++++ Data segment ++++

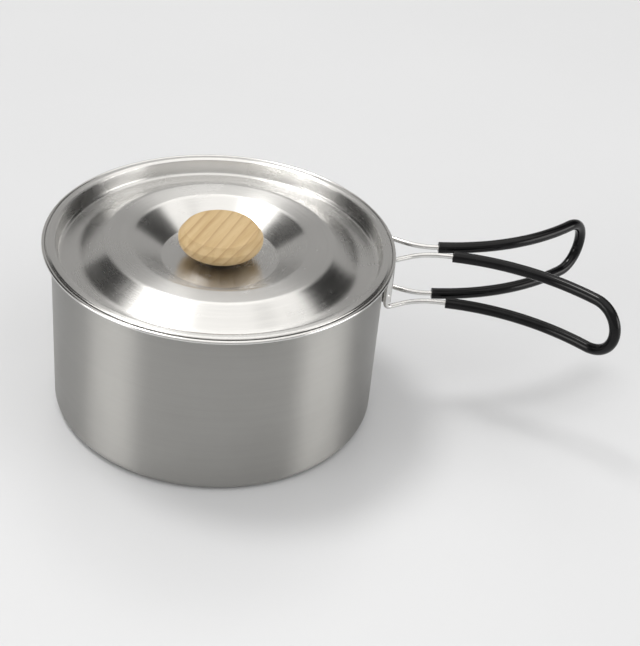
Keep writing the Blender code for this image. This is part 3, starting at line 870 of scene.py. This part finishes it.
def make_room():
    """Studio surroundings, by direction: a bright ceiling, dimmer walls, windows, lamps and dark patches."""
    world = bpy.data.worlds.new("studio")
    bpy.context.scene.world = world
    world.use_nodes = True
    nodes = Nodes(world.node_tree)
    background = world.node_tree.nodes["Background"]
    towards = nodes.vector("NORMALIZE", nodes.new("ShaderNodeTexCoord").outputs["Generated"])
    _, _, z = nodes.separate(towards)

    def lobe(azimuth, elevation, inner, outer):
        """1 within inner degrees of a direction and 0 beyond outer. Azimuth 90 is on the camera's right."""
        a, e = math.radians(azimuth + CAMERA_AZIMUTH), math.radians(elevation)
        middle = (math.sin(a) * math.cos(e), -math.cos(a) * math.cos(e), math.sin(e))
        closeness = nodes.vector("DOT_PRODUCT", towards, middle)
        return nodes.spread(closeness, math.cos(math.radians(outer)), math.cos(math.radians(inner)))

    ceiling_edge = (math.sin(math.radians(elevation)) for elevation in ROOM_CEILING_EDGE)
    level = nodes.spread(z, *ceiling_edge, ROOM_WALLS, ROOM_CEILING)
    for *where, strength in ROOM_DARK:
        level = nodes.times(level, nodes.maths("SUBTRACT", 1.0, nodes.times(lobe(*where), strength)))
    for *where, strength in ROOM_BRIGHT:
        level = nodes.add(level, nodes.times(lobe(*where), strength))
    nodes.put(background.inputs["Color"], ROOM_COLOUR)
    nodes.put(background.inputs["Strength"], level)


def make_camera():
    """About 0.71 m from the pot's base, looking 35 degrees down, and rolled by 6 degrees."""
    data = bpy.data.cameras.new("camera")
    data.sensor_width = CAMERA_SENSOR
    data.lens = CAMERA_LENS
    data.clip_start = CAMERA_NEAR
    camera = bpy.data.objects.new("camera", data)
    turn = Matrix.Rotation(math.radians(CAMERA_TURN), 4, "Z")
    tilt = Matrix.Rotation(math.radians(90 - CAMERA_TILT), 4, "X")
    roll = Matrix.Rotation(math.radians(CAMERA_ROLL), 4, "Z")
    camera.matrix_world = Matrix.Translation(CAMERA_PLACE) @ (turn @ tilt) @ roll
    bpy.context.scene.collection.objects.link(camera)
    bpy.context.scene.camera = camera


# The pot's satin steel has the darker colour, painted shade on the wall; its rolled edge goes back to the
# polished colour
satin_shaded_steel = turned_steel(
    "satin_steel_painted_shade",
    SATIN_SHADED_STEEL,
    roughness=0.37,
    unevenness=0.03,
    anisotropy=0.90,
    grain_scale=5200.0,
    upright=True,
    relief=0.03 * MM,
    polished_beyond=WALL_R + 1.0 * MM,
)
spun = turned_steel(
    "spun_steel",
    POLISHED,
    roughness=0.245,
    unevenness=0.012,
    anisotropy=0.95,
    grain_scale=3600.0,
    upright=False,
    relief=0.004 * MM,
)
bright = bright_steel("bright_steel")
make_pot(satin_shaded_steel)
make_lid(spun)
make_knob(pine("pine"))
make_rings(dark_plastic("dark_plastic"), bright, brass("brass"))
make_screw(bright)
make_bracket(bright)
make_rivets(bright)
make_handles(bright, black_vinyl("black_vinyl"))
make_floor()
make_room()
make_camera()
bpy.context.scene.view_settings.view_transform = "Standard"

++++

Please reproduce each line exactly as written.

** Response to the task **
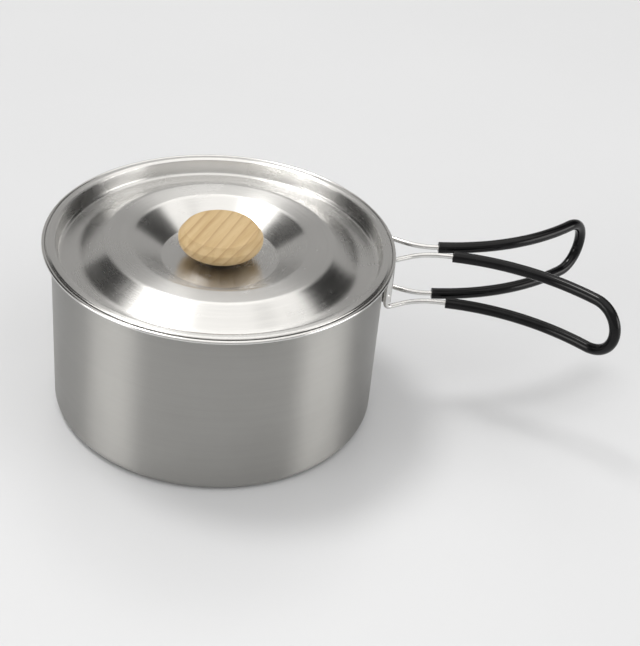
Keep writing the Blender code for this image. This is part 3, starting at line 870 of scene.py. This part finishes it.
def make_room():
    """Studio surroundings, by direction: a bright ceiling, dimmer walls, windows, lamps and dark patches."""
    world = bpy.data.worlds.new("studio")
    bpy.context.scene.world = world
    world.use_nodes = True
    nodes = Nodes(world.node_tree)
    background = world.node_tree.nodes["Background"]
    towards = nodes.vector("NORMALIZE", nodes.new("ShaderNodeTexCoord").outputs["Generated"])
    _, _, z = nodes.separate(towards)

    def lobe(azimuth, elevation, inner, outer):
        """1 within inner degrees of a direction and 0 beyond outer. Azimuth 90 is on the camera's right."""
        a, e = math.radians(azimuth + CAMERA_AZIMUTH), math.radians(elevation)
        middle = (math.sin(a) * math.cos(e), -math.cos(a) * math.cos(e), math.sin(e))
        closeness = nodes.vector("DOT_PRODUCT", towards, middle)
        return nodes.spread(closeness, math.cos(math.radians(outer)), math.cos(math.radians(inner)))

    ceiling_edge = (math.sin(math.radians(elevation)) for elevation in ROOM_CEILING_EDGE)
    level = nodes.spread(z, *ceiling_edge, ROOM_WALLS, ROOM_CEILING)
    for *where, strength in ROOM_DARK:
        level = nodes.times(level, nodes.maths("SUBTRACT", 1.0, nodes.times(lobe(*where), strength)))
    for *where, strength in ROOM_BRIGHT:
        level = nodes.add(level, nodes.times(lobe(*where), strength))
    nodes.put(background.inputs["Color"], ROOM_COLOUR)
    nodes.put(background.inputs["Strength"], level)


def make_camera():
    """About 0.71 m from the pot's base, looking 35 degrees down, and rolled by 6 degrees."""
    data = bpy.data.cameras.new("camera")
    data.sensor_width = CAMERA_SENSOR
    data.lens = CAMERA_LENS
    data.clip_start = CAMERA_NEAR
    camera = bpy.data.objects.new("camera", data)
    turn = Matrix.Rotation(math.radians(CAMERA_TURN), 4, "Z")
    tilt = Matrix.Rotation(math.radians(90 - CAMERA_TILT), 4, "X")
    roll = Matrix.Rotation(math.radians(CAMERA_ROLL), 4, "Z")
    camera.matrix_world = Matrix.Translation(CAMERA_PLACE) @ (turn @ tilt) @ roll
    bpy.context.scene.collection.objects.link(camera)
    bpy.context.scene.camera = camera


# The pot's satin steel has the darker colour, painted shade on the wall; its rolled edge goes back to the
# polished colour
satin_shaded_steel = turned_steel(
    "satin_steel_painted_shade",
    SATIN_SHADED_STEEL,
    roughness=0.37,
    unevenness=0.03,
    anisotropy=0.90,
    grain_scale=5200.0,
    upright=True,
    relief=0.03 * MM,
    polished_beyond=WALL_R + 1.0 * MM,
)
spun = turned_steel(
    "spun_steel",
    POLISHED,
    roughness=0.245,
    unevenness=0.012,
    anisotropy=0.95,
    grain_scale=3600.0,
    upright=False,
    relief=0.004 * MM,
)
bright = bright_steel("bright_steel")
make_pot(satin_shaded_steel)
make_lid(spun)
make_knob(pine("pine"))
make_rings(dark_plastic("dark_plastic"), bright, brass("brass"))
make_screw(bright)
make_bracket(bright)
make_rivets(bright)
make_handles(bright, black_vinyl("black_vinyl"))
make_floor()
make_room()
make_camera()
bpy.context.scene.view_settings.view_transform = "Standard"